PerfGuard uses the Interquartile Range (IQR) method to remove outlier frames before computing aggregates. This is a robust statistical technique that handles skewed distributions well.

How it works:

  1. Compute Q1 (25th percentile) and Q3 (75th percentile) of the frame data
  2. Calculate IQR = Q3 - Q1
  3. Define bounds: lower = Q1 - 1.5 * IQR, upper = Q3 + 1.5 * IQR
  4. Discard any frames outside [lower, upper]
  5. Compute aggregates on the remaining "clean" data
Example
# Raw frame times (ms):
[12.1, 13.4, 13.8, 14.0, 14.2, 14.5, 14.8, 15.1, 15.3, 45.2, 67.8]

# Q1 = 13.8, Q3 = 15.1, IQR = 1.3
# Lower bound = 13.8 - 1.95 = 11.85
# Upper bound = 15.1 + 1.95 = 17.05

# After trimming (45.2 and 67.8 removed):
[12.1, 13.4, 13.8, 14.0, 14.2, 14.5, 14.8, 15.1, 15.3]

# Mean: 14.13ms (vs 19.84ms with outliers)

This prevents shader compilation hitches or GC stalls from inflating your baseline and masking real regressions.

3

Multi-Run Statistical Analysis

For the highest confidence, run the same scenario multiple times and let PerfGuard compute confidence intervals. This tells you not just the mean, but how confident you can be that the mean is accurate.

Terminal (Bash)
# Run 5 captures of the same scenario
for i in 1 2 3 4 5; do
    UnrealEditor Project.uproject -game \
        -gauntlet=PerfGuardGauntletController \
        -scenario=MyScenario -csvprofile \
        -RenderOffScreen -unattended -log
done

# Analyze all 5 runs together
python3 perfguard_cli.py analyze \
    run1.csv run2.csv run3.csv run4.csv run5.csv \
    --threshold-percent 5.0
PowerShell
# Run 5 captures of the same scenario
for ($i=1; $i -le 5; $i++) {
    & "UnrealEditor-Cmd.exe" Project.uproject -game `
        -gauntlet=PerfGuardGauntletController `
        -scenario=MyScenario -csvprofile `
        -unattended -log
}

# Analyze all 5 runs together
python perfguard_cli.py analyze `
    run1.csv run2.csv run3.csv run4.csv run5.csv `
    --threshold-percent 5.0

With 5 runs, PerfGuard computes 95% confidence intervals. A regression is only flagged if the lower bound of the confidence interval exceeds the threshold — meaning you can be statistically confident the regression is real, not noise.

📊
Multi-run analysis output showing mean FrameTime: 14.8ms with 95% CI [14.3, 15.2], baseline: 14.2ms, verdict: within noise
Screenshot: Multi-run confidence interval output
💡
Tip 3 runs gives reasonable confidence. 5 runs is ideal. More than 5 has diminishing returns relative to the CI time cost. For nightly builds, use 5 runs. For PR checks where speed matters, use 1–3.
4

Coefficient of Variation (CoV) Flagging

The Coefficient of Variation (CoV) is the standard deviation divided by the mean, expressed as a percentage. It measures how "noisy" a stat is relative to its magnitude.

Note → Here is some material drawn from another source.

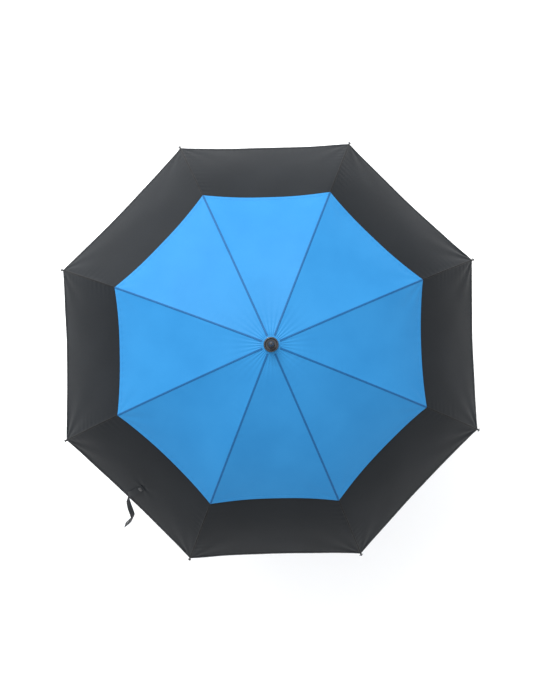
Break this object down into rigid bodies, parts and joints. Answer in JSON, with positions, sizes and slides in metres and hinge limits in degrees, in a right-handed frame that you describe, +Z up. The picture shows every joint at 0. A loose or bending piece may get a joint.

PerfGuard flags stats with CoV above a configurable threshold (default: 10%). A high CoV means the stat varies too much between frames to produce reliable comparisons.

Interpretation
# Low CoV (good, reliable comparison):
FrameTime: mean=14.2ms, stddev=0.8ms, CoV=5.6%

# High CoV (noisy, comparison may be unreliable):
DrawCalls: mean=2400, stddev=480, CoV=20.0%  ⚠ Flagged

When a stat is flagged for high CoV, the report shows a warning. You can still use the comparison, but treat it with caution — the variance is high enough that the delta might be noise.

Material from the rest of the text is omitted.